Goal of the exercise: Report, word for word, every line of the material that contains "from".

Source excerpt:
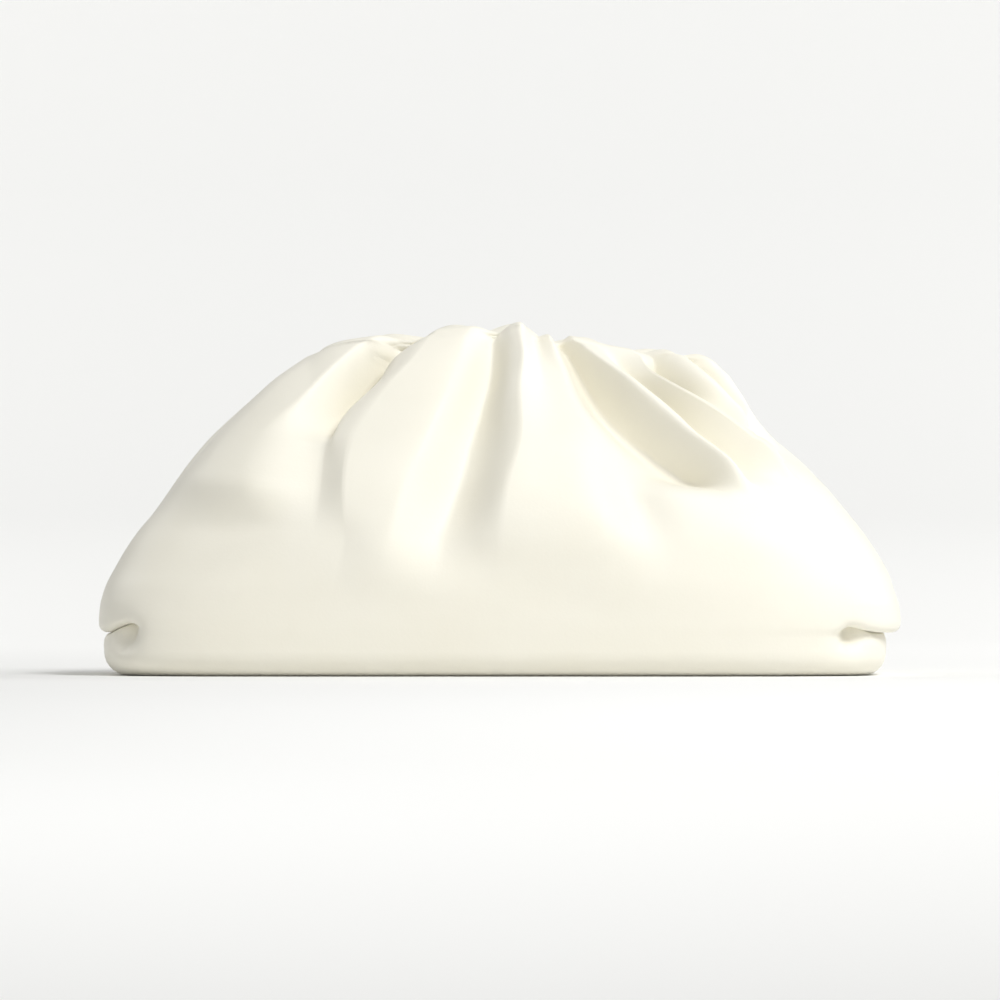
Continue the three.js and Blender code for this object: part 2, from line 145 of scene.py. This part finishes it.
# The gathers, once round the bag, a row for each ridge or valley. lip to foot are its places at the
# FOLD_LEVELS in quarter turns: 0 is the left end, 1 the middle of the front, 2 the right end, 3 the middle
# of the back. top, mid and low are how far it rises at the HEIGHT_LEVELS. It is gone below the level ends
# and whole from fade above that. crisp is 0 for round and 1 for a sharp crease, and over is how far it leans
# over its neighbour, plus to the next one and minus to the one before.
PLACES = ("lip", "neck", "waist", "hip", "knee", "foot")
FOLD_LEVELS = np.array([1.0, 0.9, 0.8, 0.68, 0.55, 0.4])
HEIGHT_LEVELS = np.array([1.0, 0.87, 0.68])
FOLDS = table(
    "lip neck waist hip knee foot top mid low ends fade crisp over",
    (0.00, 0.00, 0.00, 0.00, 0.00, 0.00, -0.30, -0.50, -0.80, 0.22, 0.55, 0.3, 0.0),
    (0.04, 0.06, 0.08, 0.11, 0.14, 0.19, 0.10, 0.10, 0.05, 0.40, 0.30, 0.0, 0.0),
    (0.13, 0.18, 0.22, 0.24, 0.28, 0.37, 0.30, 0.50, 0.65, 0.42, 0.14, 0.2, 0.0),
    (0.30, 0.33, 0.35, 0.36, 0.40, 0.50, 0.45, 0.50, 0.85, 0.42, 0.12, 0.1, 0.0),
    (0.43, 0.45, 0.47, 0.52, 0.57, 0.61, -1.00, -1.95, 0.00, 0.53, 0.10, 0.3, 0.0),
    (0.60, 0.63, 0.61, 0.60, 0.63, 0.68, 0.20, 0.50, 0.55, 0.34, 0.26, 0.7, -1.3),
    (0.75, 0.80, 0.82, 0.80, 0.77, 0.76, 0.15, 0.20, 0.30, 0.20, 0.25, 0.0, 0.0),
    (0.87, 0.93, 0.94, 0.92, 0.90, 0.88, -0.78, -1.05, -1.05, 0.22, 0.34, 0.2, 0.0),
    (0.97, 1.04, 1.06, 1.06, 1.02, 1.00, 0.65, 0.80, 0.65, 0.25, 0.30, 0.3, 0.0),
    (1.07, 1.12, 1.16, 1.16, 1.14, 1.12, -0.20, 0.25, 0.55, 0.20, 0.30, 0.0, 0.0),
    (1.12, 1.19, 1.23, 1.25, 1.24, 1.22, 0.25, 0.20, 0.50, 0.15, 0.35, 0.0, 0.0),
    (1.18, 1.31, 1.39, 1.46, 1.52, 1.50, -0.70, -1.25, -1.25, 0.52, 0.10, 0.0, 0.0),
    (1.23, 1.38, 1.49, 1.53, 1.58, 1.56, 0.35, 0.70, 0.85, 0.52, 0.10, 0.0, 0.5),
    (1.40, 1.44, 1.55, 1.60, 1.64, 1.63, 0.15, -0.60, -1.20, 0.56, 0.12, 0.2, 0.0),
    (1.51, 1.54, 1.65, 1.74, 1.75, 1.74, 0.20, 0.65, 0.90, 0.56, 0.12, 0.7, 0.0),
    (1.59, 1.58, 1.69, 1.77, 1.80, 1.79, -0.10, -1.80, 0.80, 0.79, 0.08, 0.9, 0.0),
    (1.68, 1.73, 1.79, 1.84, 1.85, 1.84, 0.40, 0.70, 0.70, 0.72, 0.10, 0.0, 0.3),
    (1.76, 1.78, 1.85, 1.89, 1.90, 1.89, -0.80, -1.90, 0.50, 0.80, 0.07, 0.6, 0.0),
    (1.88, 1.90, 1.94, 1.95, 1.96, 1.95, 0.20, 0.40, 0.15, 0.60, 0.20, 0.0, 0.0),
    (2.00, 2.00, 2.00, 2.00, 2.00, 2.00, -0.20, -0.50, -0.80, 0.22, 0.55, 0.3, 0.0),
    (2.10, 2.11, 2.12, 2.14, 2.15, 2.16, 0.20, 0.30, 0.40, 0.40, 0.30, 0.0, 0.0),
    (2.24, 2.26, 2.27, 2.29, 2.31, 2.32, -0.50, -0.60, -0.70, 0.38, 0.30, 0.8, 0.0),
    (2.38, 2.40, 2.42, 2.44, 2.45, 2.46, 0.50, 0.60, 0.70, 0.30, 0.35, 0.0, 0.3),
    (2.54, 2.56, 2.57, 2.58, 2.59, 2.60, -0.50, -0.60, -0.70, 0.36, 0.35, 0.8, 0.0),
    (2.70, 2.71, 2.71, 2.72, 2.73, 2.74, 0.50, 0.60, 0.70, 0.25, 0.35, 0.0, 0.2),
    (2.86, 2.86, 2.86, 2.87, 2.88, 2.88, -0.60, -0.70, -0.80, 0.30, 0.35, 0.9, 0.0),
    (3.02, 3.01, 3.01, 3.01, 3.01, 3.01, 0.50, 0.55, 0.60, 0.20, 0.40, 0.0, 0.0),
    (3.18, 3.17, 3.17, 3.16, 3.15, 3.15, -0.50, -0.60, -0.70, 0.30, 0.35, 0.8, 0.0),
    (3.34, 3.33, 3.32, 3.31, 3.30, 3.30, 0.50, 0.65, 0.80, 0.28, 0.30, 0.0, -0.3),
    (3.50, 3.49, 3.48, 3.47, 3.46, 3.45, -0.60, -0.75, -0.90, 0.36, 0.35, 0.9, 0.0),
    (3.66, 3.64, 3.62, 3.60, 3.59, 3.58, 0.50, 0.60, 0.70, 0.36, 0.25, 0.0, -0.2),
    (3.80, 3.78, 3.77, 3.75, 3.73, 3.72, -0.40, -0.45, -0.50, 0.42, 0.25, 0.6, 0.0),
    (3.92, 3.91, 3.90, 3.88, 3.86, 3.85, 0.20, 0.25, 0.30, 0.40, 0.30, 0.0, 0.0),
)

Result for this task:
Continue the three.js and Blender code for this object: part 2, from line 145 of scene.py. This part finishes it.
# and whole from fade above that. crisp is 0 for round and 1 for a sharp crease, and over is how far it leans